Journal of Neuroscience, Vol 15, 3447-3457, Copyright © 1995 by Society for Neuroscience
Motor unit behavior in canine motor neuron disease
MJ Pinter, RF Waldeck, N Wallace and LC Cork
Department of Anatomy and Neurobiology, Medical College of Pennsylvania, Philadelphia 19129, USA.
Hereditary canine spinal muscular atrophy (HCSMA) is an autosomally
dominant disease of motor neurons that shares many pathological features
with human motor neuron disease. A particularly striking feature of the
affected, accelerated phenotype (homozygous HCSMA) is that profound
weakness develops before appreciable motor neuron cell death occurs (Cork
et al., 1989a), implying that motor unit functional defects occur
initially. The purpose of this study was to identify the site of these
defects and characterize their nature. In most young homozygotes (2-3
months postnatal), motor neurons were encountered that could support
orthodromic action potential propagation to the muscle but did not activate
muscle fibers. The tetanic forces of innervated motor units in young
homozygotes tended to be smaller than those in closely age-matched
clinically normal animals. In older homozygotes (approximately 4.5 months,
postnatal), all motor neurons sampled were capable of activating muscle
fibers, but many motor units displayed abnormal behavior including an
inability to sustain force output during high frequency activation. Motor
units exhibiting tetanic failure also showed proportionately greater twitch
potentiation than nonfailing units of similar unpotentiated twitch
amplitude.
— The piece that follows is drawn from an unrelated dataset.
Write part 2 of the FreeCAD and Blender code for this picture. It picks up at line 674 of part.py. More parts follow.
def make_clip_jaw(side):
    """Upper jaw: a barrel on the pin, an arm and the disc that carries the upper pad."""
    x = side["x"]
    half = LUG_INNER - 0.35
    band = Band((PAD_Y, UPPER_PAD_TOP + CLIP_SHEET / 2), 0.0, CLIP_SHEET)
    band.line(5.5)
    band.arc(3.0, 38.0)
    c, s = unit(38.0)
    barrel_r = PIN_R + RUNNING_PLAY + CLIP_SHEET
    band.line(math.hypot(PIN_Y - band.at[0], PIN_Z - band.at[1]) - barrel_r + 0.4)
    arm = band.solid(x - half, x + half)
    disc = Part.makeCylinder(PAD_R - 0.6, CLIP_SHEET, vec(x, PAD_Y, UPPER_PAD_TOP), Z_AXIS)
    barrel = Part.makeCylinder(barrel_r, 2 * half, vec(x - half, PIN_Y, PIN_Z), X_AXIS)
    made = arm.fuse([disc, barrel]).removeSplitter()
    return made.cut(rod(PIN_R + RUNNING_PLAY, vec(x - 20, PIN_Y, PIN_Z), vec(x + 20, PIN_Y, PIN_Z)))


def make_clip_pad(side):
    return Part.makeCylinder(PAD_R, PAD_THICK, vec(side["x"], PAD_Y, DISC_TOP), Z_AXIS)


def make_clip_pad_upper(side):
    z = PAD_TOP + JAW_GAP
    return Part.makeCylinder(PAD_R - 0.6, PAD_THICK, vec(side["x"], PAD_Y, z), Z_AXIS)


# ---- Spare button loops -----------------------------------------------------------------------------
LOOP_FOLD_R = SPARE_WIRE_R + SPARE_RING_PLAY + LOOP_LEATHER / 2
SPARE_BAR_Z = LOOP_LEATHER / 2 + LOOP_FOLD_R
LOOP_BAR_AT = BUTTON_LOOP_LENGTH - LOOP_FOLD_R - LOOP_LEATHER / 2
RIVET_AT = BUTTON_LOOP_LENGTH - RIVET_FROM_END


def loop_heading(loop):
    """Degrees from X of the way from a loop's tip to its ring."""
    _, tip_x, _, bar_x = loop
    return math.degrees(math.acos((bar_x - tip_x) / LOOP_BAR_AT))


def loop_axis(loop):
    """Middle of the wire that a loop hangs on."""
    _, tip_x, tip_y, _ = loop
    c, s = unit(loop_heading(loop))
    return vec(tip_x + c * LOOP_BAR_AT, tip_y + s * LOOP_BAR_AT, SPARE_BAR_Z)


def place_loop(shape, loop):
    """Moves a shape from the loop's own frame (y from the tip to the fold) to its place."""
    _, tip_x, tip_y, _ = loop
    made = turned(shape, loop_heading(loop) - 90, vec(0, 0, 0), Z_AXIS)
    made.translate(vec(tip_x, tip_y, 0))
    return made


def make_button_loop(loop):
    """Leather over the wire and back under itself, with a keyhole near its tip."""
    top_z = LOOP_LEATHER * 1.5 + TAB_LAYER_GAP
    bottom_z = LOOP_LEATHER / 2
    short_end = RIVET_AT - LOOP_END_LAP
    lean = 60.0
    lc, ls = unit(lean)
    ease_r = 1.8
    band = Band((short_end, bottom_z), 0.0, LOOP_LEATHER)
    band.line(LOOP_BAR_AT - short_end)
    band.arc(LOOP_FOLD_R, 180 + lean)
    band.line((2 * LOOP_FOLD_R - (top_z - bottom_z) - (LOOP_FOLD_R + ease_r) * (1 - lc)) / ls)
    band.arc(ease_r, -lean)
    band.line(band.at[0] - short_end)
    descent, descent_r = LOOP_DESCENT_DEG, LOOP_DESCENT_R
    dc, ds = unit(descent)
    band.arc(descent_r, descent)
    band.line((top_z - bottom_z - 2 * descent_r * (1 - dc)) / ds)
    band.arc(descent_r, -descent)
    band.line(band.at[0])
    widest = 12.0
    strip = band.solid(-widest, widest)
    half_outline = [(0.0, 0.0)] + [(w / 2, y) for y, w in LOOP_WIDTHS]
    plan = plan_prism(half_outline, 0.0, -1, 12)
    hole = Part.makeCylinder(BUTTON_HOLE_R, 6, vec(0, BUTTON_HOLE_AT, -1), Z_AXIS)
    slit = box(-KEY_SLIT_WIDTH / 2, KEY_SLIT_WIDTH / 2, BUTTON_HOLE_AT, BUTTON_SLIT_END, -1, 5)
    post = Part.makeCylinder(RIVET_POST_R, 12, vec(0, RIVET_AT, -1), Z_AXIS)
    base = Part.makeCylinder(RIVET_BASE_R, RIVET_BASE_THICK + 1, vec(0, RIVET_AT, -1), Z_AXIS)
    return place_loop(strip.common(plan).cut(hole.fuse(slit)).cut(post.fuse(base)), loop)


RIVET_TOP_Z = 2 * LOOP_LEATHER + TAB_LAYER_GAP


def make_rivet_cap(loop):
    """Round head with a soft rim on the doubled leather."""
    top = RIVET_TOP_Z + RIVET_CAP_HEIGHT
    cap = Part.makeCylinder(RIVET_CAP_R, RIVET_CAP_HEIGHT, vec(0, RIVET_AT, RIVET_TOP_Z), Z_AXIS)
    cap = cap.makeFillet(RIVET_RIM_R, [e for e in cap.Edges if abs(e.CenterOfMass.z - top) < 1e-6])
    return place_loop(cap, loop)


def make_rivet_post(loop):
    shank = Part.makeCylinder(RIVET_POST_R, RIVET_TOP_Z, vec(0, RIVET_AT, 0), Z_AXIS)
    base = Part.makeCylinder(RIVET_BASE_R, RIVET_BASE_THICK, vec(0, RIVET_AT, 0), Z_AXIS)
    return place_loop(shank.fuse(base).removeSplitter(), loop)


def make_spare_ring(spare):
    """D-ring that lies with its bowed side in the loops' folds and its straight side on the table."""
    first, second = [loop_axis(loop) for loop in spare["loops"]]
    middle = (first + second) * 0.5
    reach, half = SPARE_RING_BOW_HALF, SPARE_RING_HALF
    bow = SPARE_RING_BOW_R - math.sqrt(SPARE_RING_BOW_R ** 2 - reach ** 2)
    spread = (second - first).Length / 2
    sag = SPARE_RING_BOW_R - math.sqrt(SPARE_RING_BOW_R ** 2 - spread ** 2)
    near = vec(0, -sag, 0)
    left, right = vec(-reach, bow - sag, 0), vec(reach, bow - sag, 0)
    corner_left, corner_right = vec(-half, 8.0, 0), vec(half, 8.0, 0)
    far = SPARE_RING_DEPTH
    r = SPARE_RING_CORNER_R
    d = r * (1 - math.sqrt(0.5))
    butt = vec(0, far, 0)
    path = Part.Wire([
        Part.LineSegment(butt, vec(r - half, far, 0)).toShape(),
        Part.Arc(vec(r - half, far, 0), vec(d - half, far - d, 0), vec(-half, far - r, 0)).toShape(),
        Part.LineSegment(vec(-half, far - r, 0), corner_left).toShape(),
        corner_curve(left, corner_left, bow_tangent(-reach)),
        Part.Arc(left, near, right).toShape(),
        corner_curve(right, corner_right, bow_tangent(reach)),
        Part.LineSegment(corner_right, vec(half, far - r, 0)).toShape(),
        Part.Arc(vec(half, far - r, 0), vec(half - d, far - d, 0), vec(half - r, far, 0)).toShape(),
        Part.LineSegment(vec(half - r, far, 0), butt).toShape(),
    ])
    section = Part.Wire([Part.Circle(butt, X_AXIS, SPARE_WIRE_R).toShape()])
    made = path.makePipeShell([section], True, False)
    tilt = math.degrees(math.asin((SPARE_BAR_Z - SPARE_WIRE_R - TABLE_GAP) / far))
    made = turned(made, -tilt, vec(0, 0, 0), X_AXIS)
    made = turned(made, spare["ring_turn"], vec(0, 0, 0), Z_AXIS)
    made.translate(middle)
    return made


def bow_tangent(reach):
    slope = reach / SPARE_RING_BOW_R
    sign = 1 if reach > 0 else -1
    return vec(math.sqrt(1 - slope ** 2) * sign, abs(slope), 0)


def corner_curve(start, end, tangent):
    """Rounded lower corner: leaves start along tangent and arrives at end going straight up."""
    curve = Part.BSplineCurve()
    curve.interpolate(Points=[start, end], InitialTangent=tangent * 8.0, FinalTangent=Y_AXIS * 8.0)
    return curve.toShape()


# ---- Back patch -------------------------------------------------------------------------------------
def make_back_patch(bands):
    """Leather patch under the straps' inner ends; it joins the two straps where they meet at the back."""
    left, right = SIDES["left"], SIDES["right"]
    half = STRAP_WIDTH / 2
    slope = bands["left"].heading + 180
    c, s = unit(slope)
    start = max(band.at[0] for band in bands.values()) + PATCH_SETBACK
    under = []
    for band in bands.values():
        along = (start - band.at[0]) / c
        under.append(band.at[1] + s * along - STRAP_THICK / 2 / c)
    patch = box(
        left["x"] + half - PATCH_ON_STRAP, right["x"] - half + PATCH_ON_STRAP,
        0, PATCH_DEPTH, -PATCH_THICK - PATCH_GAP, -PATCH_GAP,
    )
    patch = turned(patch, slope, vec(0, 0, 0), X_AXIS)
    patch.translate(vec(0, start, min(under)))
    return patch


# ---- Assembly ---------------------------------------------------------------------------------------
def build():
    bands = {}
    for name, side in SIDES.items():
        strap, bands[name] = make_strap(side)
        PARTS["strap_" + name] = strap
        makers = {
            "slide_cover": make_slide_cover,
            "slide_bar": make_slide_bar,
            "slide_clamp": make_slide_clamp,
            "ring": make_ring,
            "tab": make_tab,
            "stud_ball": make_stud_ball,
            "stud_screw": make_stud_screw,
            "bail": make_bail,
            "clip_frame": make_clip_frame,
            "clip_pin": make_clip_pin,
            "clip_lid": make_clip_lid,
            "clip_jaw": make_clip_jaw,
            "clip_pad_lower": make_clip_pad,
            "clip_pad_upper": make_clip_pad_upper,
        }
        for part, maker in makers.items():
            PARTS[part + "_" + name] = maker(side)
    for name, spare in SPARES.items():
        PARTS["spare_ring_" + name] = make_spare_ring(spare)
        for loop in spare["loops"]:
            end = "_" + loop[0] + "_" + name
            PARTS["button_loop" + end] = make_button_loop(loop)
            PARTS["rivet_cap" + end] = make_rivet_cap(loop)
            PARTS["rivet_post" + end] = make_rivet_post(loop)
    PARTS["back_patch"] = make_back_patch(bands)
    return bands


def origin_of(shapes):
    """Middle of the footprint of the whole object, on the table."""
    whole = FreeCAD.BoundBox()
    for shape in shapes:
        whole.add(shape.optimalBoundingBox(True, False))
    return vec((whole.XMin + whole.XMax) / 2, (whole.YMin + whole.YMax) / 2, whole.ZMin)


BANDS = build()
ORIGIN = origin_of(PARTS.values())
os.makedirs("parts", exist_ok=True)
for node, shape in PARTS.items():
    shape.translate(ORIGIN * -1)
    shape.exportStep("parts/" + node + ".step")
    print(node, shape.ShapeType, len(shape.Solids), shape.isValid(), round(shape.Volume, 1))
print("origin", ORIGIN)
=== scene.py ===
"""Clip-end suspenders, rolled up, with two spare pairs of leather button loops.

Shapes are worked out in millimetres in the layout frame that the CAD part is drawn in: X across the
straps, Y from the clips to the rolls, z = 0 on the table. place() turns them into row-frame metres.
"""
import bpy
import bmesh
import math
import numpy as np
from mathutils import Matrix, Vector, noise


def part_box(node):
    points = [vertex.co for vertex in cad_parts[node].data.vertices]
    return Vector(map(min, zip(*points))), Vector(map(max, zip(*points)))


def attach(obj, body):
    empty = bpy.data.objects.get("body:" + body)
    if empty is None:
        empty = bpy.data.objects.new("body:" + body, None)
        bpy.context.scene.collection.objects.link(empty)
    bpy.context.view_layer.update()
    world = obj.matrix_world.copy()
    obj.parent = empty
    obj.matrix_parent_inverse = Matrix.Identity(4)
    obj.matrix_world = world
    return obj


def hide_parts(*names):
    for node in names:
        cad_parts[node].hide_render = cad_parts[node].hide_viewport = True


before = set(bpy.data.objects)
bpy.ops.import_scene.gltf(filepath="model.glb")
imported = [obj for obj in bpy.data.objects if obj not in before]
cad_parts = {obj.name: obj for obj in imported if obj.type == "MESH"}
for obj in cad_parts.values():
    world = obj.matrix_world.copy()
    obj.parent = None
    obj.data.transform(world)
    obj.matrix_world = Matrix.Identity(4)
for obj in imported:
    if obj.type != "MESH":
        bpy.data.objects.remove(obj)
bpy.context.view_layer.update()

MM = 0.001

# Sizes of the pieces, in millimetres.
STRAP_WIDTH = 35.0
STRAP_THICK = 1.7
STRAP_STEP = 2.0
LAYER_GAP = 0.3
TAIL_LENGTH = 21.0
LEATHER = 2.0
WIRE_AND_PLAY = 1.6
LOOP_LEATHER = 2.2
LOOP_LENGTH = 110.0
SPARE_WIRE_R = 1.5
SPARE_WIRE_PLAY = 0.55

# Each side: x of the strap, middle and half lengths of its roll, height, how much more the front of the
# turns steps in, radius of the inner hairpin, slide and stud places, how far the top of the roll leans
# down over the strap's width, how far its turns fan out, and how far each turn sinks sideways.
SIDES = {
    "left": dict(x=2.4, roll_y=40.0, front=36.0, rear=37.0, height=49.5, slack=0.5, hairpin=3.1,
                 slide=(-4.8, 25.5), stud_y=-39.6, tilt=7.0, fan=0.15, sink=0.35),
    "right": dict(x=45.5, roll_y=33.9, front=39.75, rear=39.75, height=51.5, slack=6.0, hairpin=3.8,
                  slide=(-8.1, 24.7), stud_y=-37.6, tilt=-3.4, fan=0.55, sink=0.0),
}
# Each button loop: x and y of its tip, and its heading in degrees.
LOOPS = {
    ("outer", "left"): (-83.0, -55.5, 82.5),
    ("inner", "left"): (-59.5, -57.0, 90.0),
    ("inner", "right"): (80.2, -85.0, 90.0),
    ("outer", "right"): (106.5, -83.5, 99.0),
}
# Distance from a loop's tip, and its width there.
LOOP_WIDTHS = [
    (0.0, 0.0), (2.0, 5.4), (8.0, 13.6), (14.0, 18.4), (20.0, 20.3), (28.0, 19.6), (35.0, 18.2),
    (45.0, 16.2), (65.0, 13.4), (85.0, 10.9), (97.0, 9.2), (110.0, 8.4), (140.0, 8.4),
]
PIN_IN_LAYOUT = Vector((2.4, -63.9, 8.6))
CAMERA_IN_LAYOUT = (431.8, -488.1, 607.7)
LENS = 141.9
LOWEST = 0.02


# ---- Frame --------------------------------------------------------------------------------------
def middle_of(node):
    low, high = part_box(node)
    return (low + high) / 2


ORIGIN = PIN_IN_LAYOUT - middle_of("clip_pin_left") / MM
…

Tetanic failure and large potentiation tended to occur in motor
units that possessed the slowest contraction speeds. These results indicate
that motor neuron functional defects in HCSMA appear initially in the most
distal parts of the motor axon and involve defective neurotransmission. The
possible roles of distal nerve degeneration, motor terminal sprouting, and
synaptic transmission in causing these deficits are considered.